Reporting from Cairo — The austere image of a tall, turbaned man battling the West from a cave inspired young Islamist warriors for years. But when Osama bin Laden died, his virulent brand of jihad had been all but extinguished by the "Arab Spring" that found more potent and peaceful ways to reshape the world.
Al Qaeda-inspired militants still roam the mountains of Yemen and along the dangerous coast of Somalia. For many Arabs, though, Bin Laden's appeal had waned in the lexicon of Facebook and Twitter; he had become akin to an oldies rock 'n' roll act, an antiquated icon in a new era of revolution.
The pro-democracy movements that overthrew the autocratic regimes in Tunisia and Egypt accomplished in weeks what militants couldn't in decades. Radical and ultraconservative Muslims temper their screeds these days to speak to a Middle East and North Africa that crave jobs and freedoms over religious extremism and "holy war" that have led to promises of paradise but few earthly rewards.
Photos: Osama bin Laden's death
"Many of us never really understood what exactly is jihad," said Nader Hazem, a 27-year-old engineer in Cairo. "Blowing ourselves up anywhere there is an infidel? And what will it lead to? What will Islam gain if Bin Laden is successful with every attack against Western targets he plans?"
That is not to suggest that Bin Laden's philosophy has lost all resonance. The cafe bombing that killed 16 people in Morocco last week is testament to the stunning brutality that can rip through a city street. Before NATO airstrikes against Moammar Kadafi's forces last month, a Libyan rebel said that if the West didn't help, he and others might turn to Al Qaeda as a last resort.
Weeks later, with French jets and U.S. missiles streaking the sky, it was American flags, not posters of Bin Laden, that fluttered during Friday prayers in the rebel capital of Benghazi.
The Arab world has changed much since Sept. 11, 2001, when many across the Mideast cheered as the World Trade Center towers collapsed. The U.S.-led invasions of Afghanistan and Iraq spurred thousands more young Muslim men toward Al Qaeda training camps in the rugged terrain of Pakistan. But years of jihad proved bloody, fruitless and, in a large sense, counterproductive.

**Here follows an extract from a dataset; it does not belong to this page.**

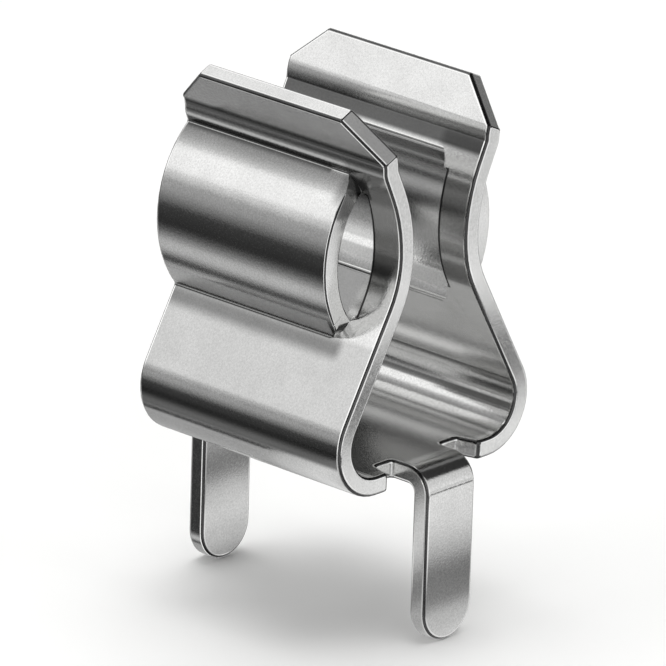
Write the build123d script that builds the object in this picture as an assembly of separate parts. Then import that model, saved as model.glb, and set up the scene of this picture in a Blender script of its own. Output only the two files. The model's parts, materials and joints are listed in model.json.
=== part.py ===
from build123d import *
from math import acos, atan2, cos, degrees, radians, sin, sqrt
import os

# A fuse clip for a circuit board, folded from one strip of spring sheet, for a 5 x 20 mm cartridge fuse.
# X runs across the two arms, Y along the fuse and Z up. The origin is on the underside of the base, where
# the board is, midway between the arms and midway between the two solder legs. The end-stop bands are at
# the -Y end. Sizes are in millimetres and angles in degrees.

# Sheet, and the bend between the base and the two walls
sheet = 0.5
clip_width = 6.92
base_bend = 0.9

# Seat for the fuse's cap, pressed outwards from both arms, with a sharp crease above and below it
seat_radius = 2.5
seat_height = 5.77
seat_corner = 0.65
seat_margin = 0.03
crease_hollow = 0.08
crease_ridge = 0.15

# Neck, where an arm curves in and out again; its radii are those of the arm's outer side
neck_gap = 1.84
neck_rise = 0.28
neck_lower = 2.6
neck_upper = 3.7

# Flared lip, set in by a soft step above its foot, with its corners cut off at 45 degrees
lip_lean = 25.0
foot_length = 0.615
lip_step = 0.11
lip_length = 1.02
lip_corner_front = 1.12
lip_corner_rear = 0.94

# Band left standing in front of the seat, which stops the cap's end, and the slit behind it
stop_width = 0.98
slit_width = 0.1

# Solder legs, folded down from the middle of the base at both ends, and how far the body ends inside them
leg_pitch = 7.62
leg_width = 1.75
leg_length = 4.15
leg_bend = 0.2
body_setback = 0.38

# Relief notches on both sides of each leg's root
notch_depth = 0.6
notch_floor = 0.6
notch_mouth = 0.775
notch_corner = 0.1


def polar(length, angle):
    """The point at this distance and angle from the origin of a section."""
    return Vector(length * cos(radians(angle)), length * sin(radians(angle)))


# The neck's lower and upper curve meet where the arms are closest, a little above the fuse's axis
base_outer = base_bend + sheet
base_centre = Vector(clip_width / 2 - base_outer, base_outer)
neck_point = Vector(neck_gap / 2 + sheet, seat_height + neck_rise)
lower_centre = neck_point + Vector(neck_lower, 0)
upper_centre = neck_point + Vector(neck_upper, 0)

# The wall is the line that touches the base's bend on one side and the neck's lower curve on the other
run = lower_centre - base_centre
wall_lean = degrees(atan2(run.Y, run.X) - acos((base_outer + neck_lower) / run.length))
wall_foot = base_centre + polar(base_outer, wall_lean)
base_line = Line((0, 0), (base_centre.X, 0))
base_arc = CenterArc(base_centre, base_outer, -90, 90 + wall_lean)

# The step in the lip is two equal bends, and the sheet stands upright where they meet
step_bend = lip_step / (2 - 2 * cos(radians(lip_lean)))
foot_start = upper_centre + polar(neck_upper, 180 - lip_lean)
foot_end = foot_start + polar(foot_length, 90 - lip_lean)
inner_centre = foot_end + polar(step_bend, 180 - lip_lean)
outer_centre = inner_centre + Vector(2 * step_bend, 0)
lip_start = outer_centre + polar(step_bend, 180 - lip_lean)
lip_top = lip_start + polar(lip_length, 90 - lip_lean)
lip = [
    CenterArc(inner_centre, step_bend, -lip_lean, lip_lean),
    CenterArc(outer_centre, step_bend, 180, -lip_lean),
    Line(lip_start, lip_top),
]


def folded(outer, side=Side.LEFT):
    """Section of the sheet that has this outer line, with its thickness on the given side of the line."""
    return make_face(offset(Wire(outer), sheet, side=side).edges())


# Half of the clip's section where the arm has its neck
lower_arc = CenterArc(lower_centre, neck_lower, 180 + wall_lean, -wall_lean)
upper_arc = CenterArc(upper_centre, neck_upper, 180, -lip_lean)
wall = Line(wall_foot, lower_arc @ 0)
neck_section = folded([base_line, base_arc, wall, lower_arc, upper_arc, Line(foot_start, foot_end), *lip])

# Half of the section where the seat, which is round about the fuse's axis, takes the neck's place
seat_axis = Vector(0, seat_height)


def seat_side(radius, bend):
    """One side of the sheet at the seat: an arc of this radius between the bends of its creases."""
    depth = sheet + seat_radius - radius
    reach = radius + bend
    across_low = (wall_foot - seat_axis).dot(polar(1, wall_lean)) - depth + bend
    across_high = (foot_start - seat_axis).dot(polar(1, -lip_lean)) - depth + bend
    low = wall_lean - degrees(acos(across_low / reach))
    high = degrees(acos(across_high / reach)) - lip_lean
    return [
        CenterArc(seat_axis + polar(reach, low), bend, 180 + wall_lean, low - wall_lean),
        CenterArc(seat_axis, radius, low, high - low),
        CenterArc(seat_axis + polar(reach, high), bend, 180 + high, -lip_lean - high),
    ]


hollow = seat_side(seat_radius + sheet, crease_hollow)
ridge = seat_side(seat_radius, crease_ridge)
low_end = Line(ridge[0] @ 0, hollow[0] @ 0)
high_end = Line(ridge[-1] @ 1, hollow[-1] @ 1)
wall_part = folded([base_line, base_arc, Line(wall_foot, low_end @ 0 + polar(sheet, wall_lean))])
lip_part = folded([Line(high_end @ 0 + polar(sheet, -lip_lean), foot_end), *lip])
seat_section = wall_part + make_face([*hollow, high_end, *ridge, low_end]) + lip_part


def along_y(section, start, length):
    """This section as a solid that starts at the given Y."""
    return extrude(Plane.XZ.offset(-start - length) * section, length)


# Seen from the side the seat fills this outline, from just under its lower crease to the top of the lip's
# foot. It is rounded at the front corners, where the slit runs out.
body_end = leg_pitch / 2 - body_setback
slit_start = stop_width - body_end
seat_start = slit_start + slit_width
seat_low = (hollow[0] @ 0).Y - seat_margin
seat_high = foot_end.Y
outline = Polyline(
    (body_end, seat_low),
    (seat_start, seat_low),
    (seat_start, seat_high),
    (body_end, seat_high),
    close=True,
)
outline = make_face(outline)
outline = fillet(outline.vertices().group_by(Axis.X)[0], seat_corner)
seat_block = extrude(Plane.YZ * outline, clip_width)
slit = Rectangle(2 * slit_width, seat_high - seat_low - 2 * seat_corner)
slit_block = extrude(Plane.YZ * Pos(seat_start, (seat_high + seat_low) / 2) * slit, clip_width)
arm = along_y(neck_section, -body_end, 2 * body_end) - seat_block - slit_block
arm += along_y(seat_section, -body_end, 2 * body_end) & seat_block

# A square on its corner, in the plane of the lip, cuts each end of the lip's top edge
lip_out = Vector(cos(radians(lip_lean)), 0, -sin(radians(lip_lean)))
lip_plane = Plane(origin=(lip_top.X, 0, lip_top.Y), x_dir=(0, 1, 0), z_dir=lip_out)
for place, size in ((-body_end, lip_corner_front), (body_end, lip_corner_rear)):
    corner = Rectangle(size * sqrt(2), size * sqrt(2), rotation=45)
    arm -= extrude(lip_plane * Pos(place, 0) * corner, 2 * sheet, both=True)

# A window at each end of the base takes out the notches and leaves the root of the leg between them
leg_face = (leg_pitch + sheet) / 2
leg_start = leg_face - sheet - leg_bend
notch_back = body_end - notch_depth
root_half = leg_width / 2
window_line = Polyline(
    (0, leg_start),
    (root_half, leg_start),
    (root_half, notch_back),
    (root_half + notch_floor, notch_back),
    (root_half + notch_mouth, body_end),
    (root_half + notch_mouth, leg_face),
    (0, leg_face),
    close=True,
)
window = make_face(window_line)
window = fillet(window.vertices().group_by(Axis.Y)[0], notch_corner)
rear_window = extrude(window, sheet)
arm -= rear_window + mirror(rear_window, Plane.XZ)

# Each leg turns down from its root and ends in a half-round tip
leg_arc = CenterArc((leg_start, -leg_bend), leg_bend + sheet, 90, -90)
leg_section = folded([leg_arc, Line(leg_arc @ 1, (leg_face, -leg_length))], Side.RIGHT)
tip_centre = -leg_length + root_half
leg_front = Circle(root_half).moved(Pos(0, tip_centre))
leg_front += Rectangle(leg_width, sheet - tip_centre, align=(Align.CENTER, Align.MIN)).moved(Pos(0, tip_centre))
leg = extrude(Plane.YZ * leg_section, root_half, both=True) & along_y(leg_front, leg_start, leg_face - leg_start)

clip = arm + mirror(arm, Plane.YZ) + leg + mirror(leg, Plane.XZ)

os.makedirs("parts", exist_ok=True)
export_step(clip, "parts/fuse_clip.step")
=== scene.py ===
import json
import math
import bmesh
import bpy
from mathutils import Matrix, Vector
from mathutils.bvhtree import BVHTree

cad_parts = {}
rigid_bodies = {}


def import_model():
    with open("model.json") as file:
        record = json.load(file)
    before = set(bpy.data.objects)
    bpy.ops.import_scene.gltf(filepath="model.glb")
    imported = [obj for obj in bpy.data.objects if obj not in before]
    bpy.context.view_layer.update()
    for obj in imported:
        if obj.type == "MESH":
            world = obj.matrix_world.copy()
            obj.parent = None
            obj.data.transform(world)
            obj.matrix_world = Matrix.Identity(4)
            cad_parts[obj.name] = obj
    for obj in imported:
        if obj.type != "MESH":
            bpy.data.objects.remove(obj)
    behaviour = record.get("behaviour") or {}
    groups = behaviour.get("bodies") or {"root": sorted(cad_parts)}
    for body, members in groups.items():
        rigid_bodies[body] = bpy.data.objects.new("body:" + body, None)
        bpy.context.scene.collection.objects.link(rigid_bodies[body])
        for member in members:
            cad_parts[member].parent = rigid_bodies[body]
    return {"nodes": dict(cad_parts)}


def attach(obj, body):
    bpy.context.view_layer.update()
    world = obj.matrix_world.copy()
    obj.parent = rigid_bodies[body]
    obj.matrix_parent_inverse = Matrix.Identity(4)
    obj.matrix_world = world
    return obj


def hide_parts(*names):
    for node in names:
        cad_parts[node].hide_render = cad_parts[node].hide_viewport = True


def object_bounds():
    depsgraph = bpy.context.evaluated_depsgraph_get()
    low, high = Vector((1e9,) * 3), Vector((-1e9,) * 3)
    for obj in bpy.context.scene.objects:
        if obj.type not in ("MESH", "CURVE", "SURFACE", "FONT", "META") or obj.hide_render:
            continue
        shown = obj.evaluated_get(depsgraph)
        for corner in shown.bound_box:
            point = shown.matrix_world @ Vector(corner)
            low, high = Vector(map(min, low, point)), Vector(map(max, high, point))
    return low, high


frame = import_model()
mm = 0.001
cadLow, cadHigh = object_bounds()
scene = bpy.context.scene
print("frame loaded, CAD box", tuple(cadLow), tuple(cadHigh))


# helpers

def srgb(hexColour):
    # "#rrggbb" as the linear colour that the shaders want
    parts = [int(hexColour[i:i + 2], 16) / 255 for i in (1, 3, 5)]
    return tuple(c / 12.92 if c <= 0.04045 else ((c + 0.055) / 1.055) ** 2.4 for c in parts) + (1.0,)


def addNode(tree, kind, place, settings=None, inputs=None, links=None):
    # one node: its properties, its socket values, and what feeds it
    node = tree.nodes.new(kind)
    node.location = place
    for key, value in (settings or {}).items():
        setattr(node, key, value)
    for key, value in (inputs or {}).items():
        node.inputs[key].default_value = value
    for key, source in (links or {}).items():
        tree.links.new(source, node.inputs[key])
    return node


def deselectAll():
    for item in bpy.context.view_layer.objects.selected[:]:
        item.select_set(False)


def makeActive(piece):
    deselectAll()
    piece.select_set(True)
    bpy.context.view_layer.objects.active = piece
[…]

Suicide bombers in Baghdad targeted not only infidels but also fellow Muslims, leading to disillusionment and the gradual erosion of Bin Laden's mystique.
"We are so glad to hear that news," said Sheik Muhammed Hayis from Iraq's Anbar province, once a stronghold of Al Qaeda disciples. "All orphans, widows and people who suffered that butcher should be happy now.... The killing of Bin Laden is victory for all humanity, not only for Americans."

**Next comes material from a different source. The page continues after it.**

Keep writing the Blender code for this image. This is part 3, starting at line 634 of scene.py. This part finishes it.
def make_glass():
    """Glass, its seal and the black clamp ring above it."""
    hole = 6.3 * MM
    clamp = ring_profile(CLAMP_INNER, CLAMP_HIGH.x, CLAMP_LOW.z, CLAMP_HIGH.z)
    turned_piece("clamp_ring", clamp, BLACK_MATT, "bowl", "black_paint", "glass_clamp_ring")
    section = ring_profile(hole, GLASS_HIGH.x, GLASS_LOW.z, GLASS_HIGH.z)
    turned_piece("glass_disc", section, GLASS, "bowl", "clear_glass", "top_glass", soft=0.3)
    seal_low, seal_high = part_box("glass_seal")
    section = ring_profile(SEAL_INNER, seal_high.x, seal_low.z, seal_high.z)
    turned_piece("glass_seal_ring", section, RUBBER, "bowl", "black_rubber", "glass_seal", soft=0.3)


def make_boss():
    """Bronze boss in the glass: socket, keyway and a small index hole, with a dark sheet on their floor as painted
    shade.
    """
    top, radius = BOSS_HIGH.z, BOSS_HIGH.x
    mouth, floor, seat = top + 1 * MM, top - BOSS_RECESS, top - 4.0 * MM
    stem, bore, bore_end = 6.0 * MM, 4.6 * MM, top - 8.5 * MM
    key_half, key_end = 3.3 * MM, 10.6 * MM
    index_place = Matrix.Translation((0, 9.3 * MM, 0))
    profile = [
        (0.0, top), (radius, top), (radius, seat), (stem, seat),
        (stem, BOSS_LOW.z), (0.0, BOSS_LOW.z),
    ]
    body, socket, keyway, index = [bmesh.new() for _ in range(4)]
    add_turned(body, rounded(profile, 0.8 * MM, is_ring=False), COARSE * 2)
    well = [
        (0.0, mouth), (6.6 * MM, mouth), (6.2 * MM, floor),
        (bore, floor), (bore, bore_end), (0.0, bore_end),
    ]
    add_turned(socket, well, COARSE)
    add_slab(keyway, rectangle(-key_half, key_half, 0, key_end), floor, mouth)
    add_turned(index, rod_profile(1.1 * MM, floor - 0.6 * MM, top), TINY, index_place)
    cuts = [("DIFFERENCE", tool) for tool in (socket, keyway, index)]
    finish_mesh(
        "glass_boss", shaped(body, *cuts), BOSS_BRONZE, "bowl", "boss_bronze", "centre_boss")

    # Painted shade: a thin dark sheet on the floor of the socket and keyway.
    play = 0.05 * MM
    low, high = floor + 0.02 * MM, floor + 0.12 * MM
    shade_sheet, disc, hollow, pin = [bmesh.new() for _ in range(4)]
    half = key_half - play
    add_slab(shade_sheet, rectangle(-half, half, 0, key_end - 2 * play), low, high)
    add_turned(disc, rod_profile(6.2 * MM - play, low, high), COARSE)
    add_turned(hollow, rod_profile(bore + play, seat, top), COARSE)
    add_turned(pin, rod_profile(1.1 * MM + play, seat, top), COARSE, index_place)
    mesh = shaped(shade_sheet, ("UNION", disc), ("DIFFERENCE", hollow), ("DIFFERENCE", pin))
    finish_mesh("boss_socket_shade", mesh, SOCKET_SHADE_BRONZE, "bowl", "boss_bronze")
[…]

Col. Raad Ali, who helped lead the Sunni fight against the Al Qaeda affiliate in west Baghdad in 2007, said the group's religious extremism and indiscriminate killing cost it support not long after its fighters had been welcomed.
"At the beginning, they talked about very different things, about liberation and freedom and kicking out the Americans and said, 'We will help you,' " Ali said. "Many Iraqis believed them, but after a while Iraqis discovered this was a lie. And they discovered they [Qaeda] were big killers. The group killed thousands of Sunnis and Shiites."
The decline in Bin Laden's allure has been dramatic. A survey done by the Pew Research Center's Global Attitudes Project found that in 2003 Bin Laden had the support of 56% of Jordanians. By this year, that figure had dropped to 13%. Over the same years in Indonesia, those numbers fell from 59% to 26%. And in Turkey, which ranks high in anti-American attitudes, confidence in Bin Laden fell from 15% to 3%.
Yet some predict Bin Laden's death at the hands of U.S. special forces will bring a wave of reprisals. It has "left a wound. It has dealt a blow to our morale and has amplified the feeling of oppression," said Sheik bin Salem Shahhal, the son of the man recognized as the founder of the religiously ultraconservative Salafist movement in Lebanon. "But this has only made Islamic Salafist movements even more intent on seeking revenge."
Ismail Haniyeh, the prime minister of the Hamas government in the Gaza Strip, was quoted by Reuters as saying: "We condemn the assassination and the killing of an Arab holy warrior. We regard this as a continuation of the American policy based on oppression and the shedding of Muslim and Arab blood."
Al Qaeda's attacks have been visceral and cinematic, providing fleeting release for pent-up rage but doing little to heal the Arab world's larger problems of poverty, political repression and corruption. It wasn't a terrorist plot that brought down Egyptian President Hosni Mubarak; it was hundreds of thousands of peaceful protesters from across society demanding better lives.